Whew! That’s a lot of work for you parents out there. And I’m sure there’s a bunch of stuff I’m missing. Running a business, even a pseudo business, is going to be a lot of work. But if you want your kids to have a kick-ass retirement—and can stomach the aggravation—the back door Junior IRA is a must. Check out the links below for a little motivation.
Suppose you did all of the above and put your children on the company payroll as soon as they turned five. Suppose also that each of your children contributed $1,000 a year to his or her custodial Roth IRA. How much money would your children have in their Roths when they turned 18? Assuming a 10% annual return, each would have nearly $27K. If your children continued to fund their Roths once they took complete ownership of them, and each contributed $100 a month until retirement, each would have $4.5 million in his or her Roth at age 67. If each contributed $200 a month, each would have $6.2 million. If each contributed $500 a month, each would have $10.8 million.

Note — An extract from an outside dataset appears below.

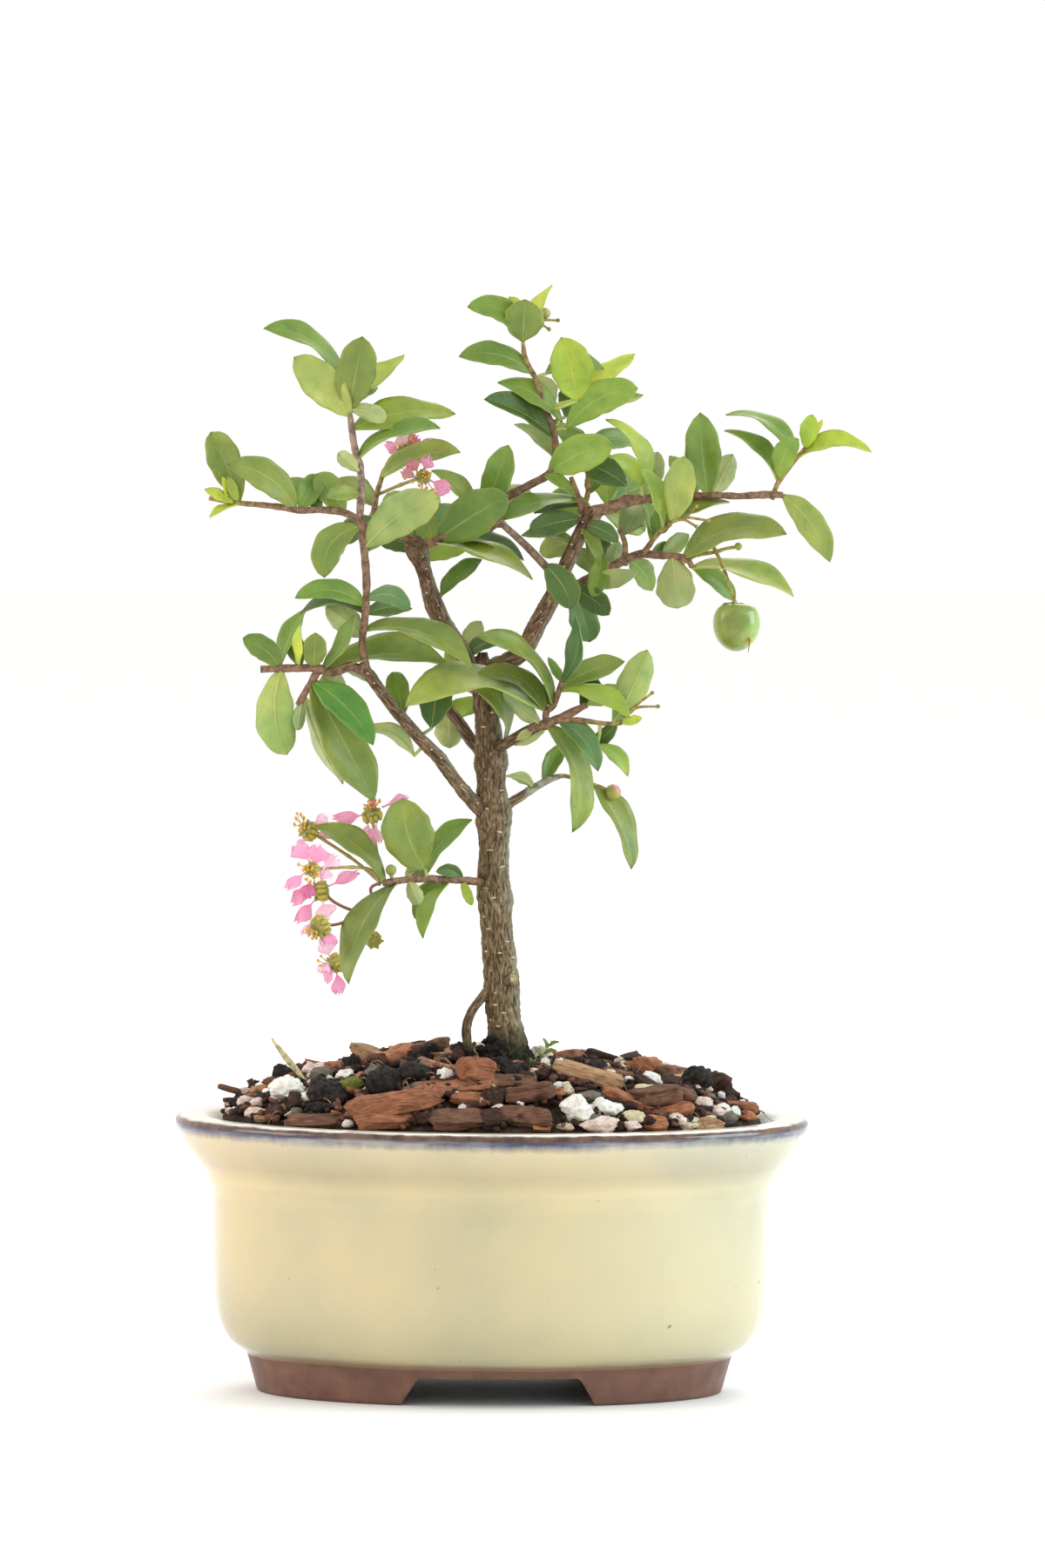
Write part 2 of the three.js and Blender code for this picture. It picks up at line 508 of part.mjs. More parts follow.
      [24.5, 153, 34.5, 131.8, 4, 5.6, 1.9], [20.5, 154.4, 21.5, 146, -11, 5.5, 0.5],
    ],
    buds: [[29.6, 151.1, 0, 1.9]],
  },
  spray_flowering: {
    twigs: [[
      [-4.4, 128.4, 3.2, 0.85], [-9, 128.8, 5.4, 0.8], [-15.1, 129, 8, 0.8],
      [-21.1, 128.9, 10.4, 0.75], [-28.1, 127.9, 12.6, 0.75],
    ]],
    leaves: [
      [-17.5, 131.4, -23.3, 149.4, 7, 13, -1.6], [-27.8, 128.8, -45.8, 142, 2, 5.5, 2.7],
      [-24, 127, -36.6, 102.4, 12, 6.6, 3.2], [-18, 131, -5.8, 144, -6, 5, 2.2],
      [-8, 129.4, -14.8, 130.8, 4, 3.4, 1.4], [-11, 127.6, -17.9, 114, 4, 3.6, 2.3],
      [-21.5, 127.6, -19, 122.4, 2, 4, 0, -1], [-8.4, 127.8, -5.6, 122.4, 2, 2.6],
      [-22.4, 129.4, -15, 134.6, -9, 5, 0.6, -1], [-13, 128.4, -20, 119, -10, 5.5, 0.8],
    ],
    buds: [[-26.2, 131.2, 0, 1.3]],
  },
  spray_back_left: {
    twigs: [[
      [-16.6, 198.6, -4.4, 1.2], [-18, 203, -13, 1.15], [-19.5, 209, -23, 1.0],
      [-21, 215, -33, 0.8],
    ]],
    leaves: [
      [-21.4, 215.4, -33, 219.5, -8, 8, 1], [-21.2, 215.4, -28, 226, -7, 8, 0.6],
      [-20.2, 213.5, -9, 222, -7, 8, 0.6], [-20.2, 211.6, -31, 214.8, 1, 6, 1],
      [-19.4, 209, -7, 213.5, -6, 6, 1], [-21, 215, -17, 227, -12, 7, -0.5],
    ],
  },
  spray_back_right: {
    twigs: [[
      [17.8, 209.8, -1.2, 1.2], [20.5, 214, -11, 1.1], [24, 219, -22, 0.95],
      [27.5, 223.5, -32, 0.8],
    ]],
    leaves: [
      [27.5, 224, 40, 229, -7, 8, 1], [27, 224, 25, 237, -7, 8, 0.5],
      [26, 222, 37, 217, -6, 7, 1], [24, 219.6, 13, 226, -5, 7, 0.6],
      [22, 216.4, 30, 208.5, -7, 7, -0.6], [20.5, 214, 10.5, 211.5, -9, 6, 0.6],
      [27.5, 223.5, 32.5, 233, -13, 7, 0.4],
    ],
  },
  spray_back_low: {
    twigs: [[
      [-1.4, 167.5, -2.4, 1.2], [0, 171, -12, 1.1], [-3, 174.4, -22, 0.95], [-7, 177, -31, 0.8],
    ]],
    leaves: [
      [-7, 177.4, -19, 178, -6, 7, 1.5], [-7, 177, -12, 188.5, -6, 7, 0.5],
      [-5, 176, 3, 184.5, -6, 7, 0.4], [-1, 172.6, 9, 176.4, -6, 6, 1],
      [-1.5, 173, -13, 170.4, -4, 5, 1],
    ],
  },
};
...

Anyone remotely familiar with the core principles of personal finance knows the power of compound interest. The earlier you start investing the better. An 18-year-old has a much easier path to a million dollar portfolio than a 30-year-old. Likewise, a 5-year-old has a much easier path to a million dollar portfolio than an 18-year-old. The math is irrefutable. So if you have children under 16, especially young children, you owe it to them to start a business and set them up with back door Junior IRAs.
Okay, groovy freedomists, that’s all I got. Normally, when I finish a post, I’m elated. But finishing this one pissed me off. Why? Because giving our kids a leg up on retirement and financial independence shouldn’t be as hard as it currently is. All Congress has to do is get rid of the IRA work requirement for minors. This way, family, friends, businesses, churches, and charities can contribute to a kid’s Roth. But it’s never going to happen. We’re stuck with the current system. And the only ones likely to make the current system work for their kids are the rich and the financially sophisticated. Thank you Congress. I’m so glad we have you fighting for the little guy.